Introduction
Fluid mechanics is fundamental in engineering for understanding how fluids behave under various conditions. Beyond the basic principles, a crucial aspect is the distinction between laminar and turbulent flow regimes. This article delves into the advanced analysis of fluid flow, shedding light on how these two regimes impact engineering applications and problem-solving.
Defining Laminar and Turbulent Flows
Laminar flow occurs when a fluid moves in parallel layers, with minimal mixing between them. This results in smooth, predictable movement that is mathematically straightforward to model, making it a common assumption in many engineering problems.
By contrast, turbulent flow is characterized by chaotic property fluctuations and vigorous mixing.

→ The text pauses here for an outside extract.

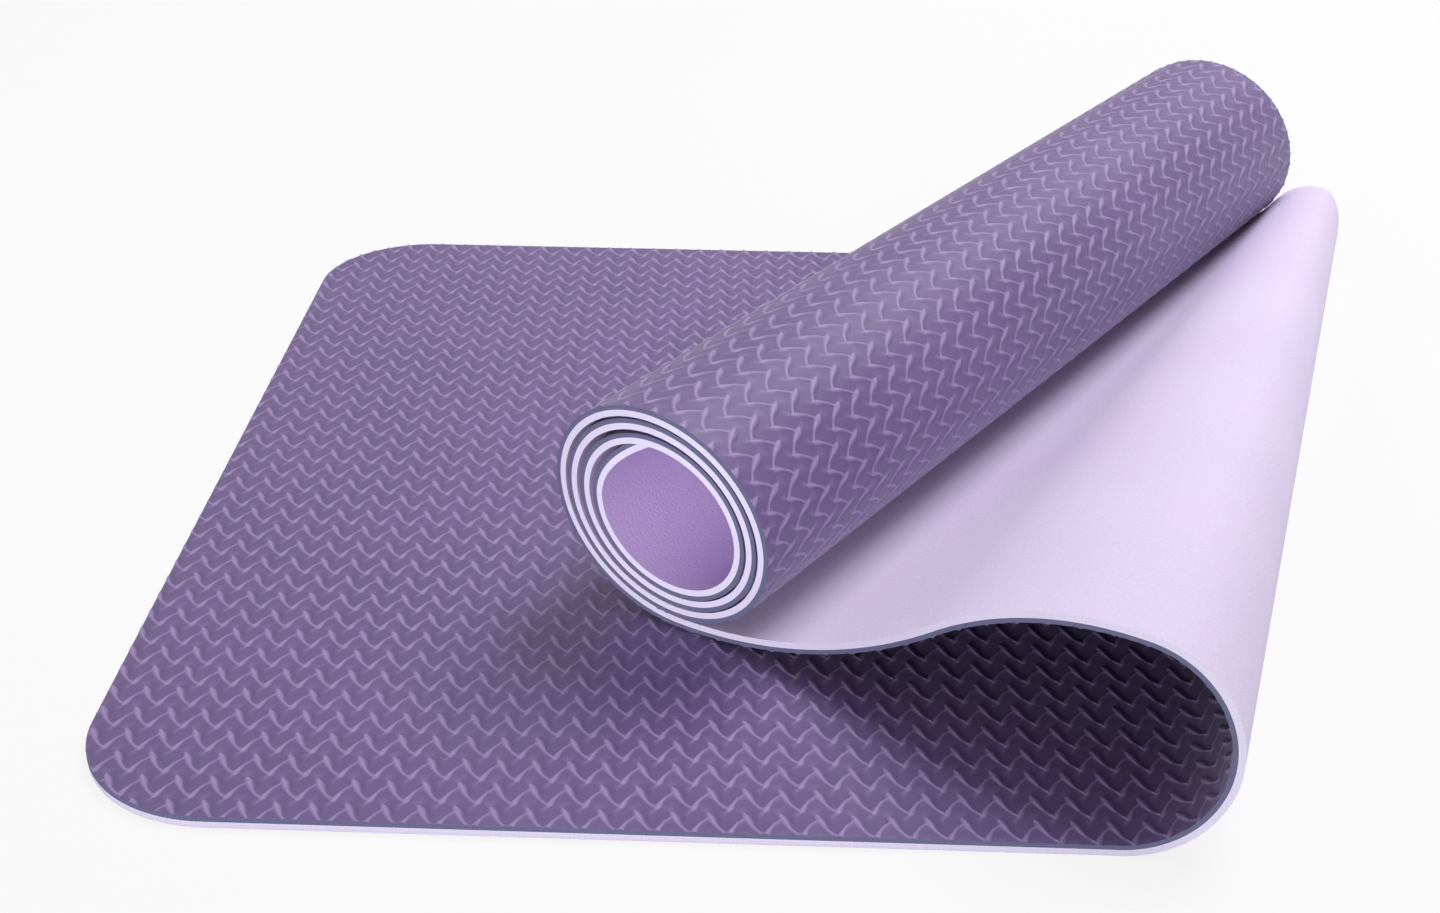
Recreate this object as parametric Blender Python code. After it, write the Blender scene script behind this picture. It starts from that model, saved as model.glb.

Most real-life fluid flow situations, such as air in the atmosphere or water in rivers, exhibit turbulence.
The Reynolds Number: What Governs the Transition?
The key to predicting whether a flow will be laminar or turbulent lies in the Reynolds number (Re), a dimensionless parameter defined as:
Re = (Density × Velocity × Characteristic Length) / Viscosity
When Re is low (typically less than 2,300 for pipe flow), the flow is likely laminar. If Re increases substantially, turbulent flow develops. Understanding this threshold is central to designing systems in which fluid behavior must be accurately controlled.
Real-World Applications of Flow Regimes
- Pipe Design: Engineers design pipelines by anticipating pressure losses due to turbulence, ensuring efficient transport of fluids in water supply and oil & gas industries.
- Aerodynamics: Turbulence greatly influences the lift and drag on aircraft, dictating the design of wings and the effectiveness of surface treatments.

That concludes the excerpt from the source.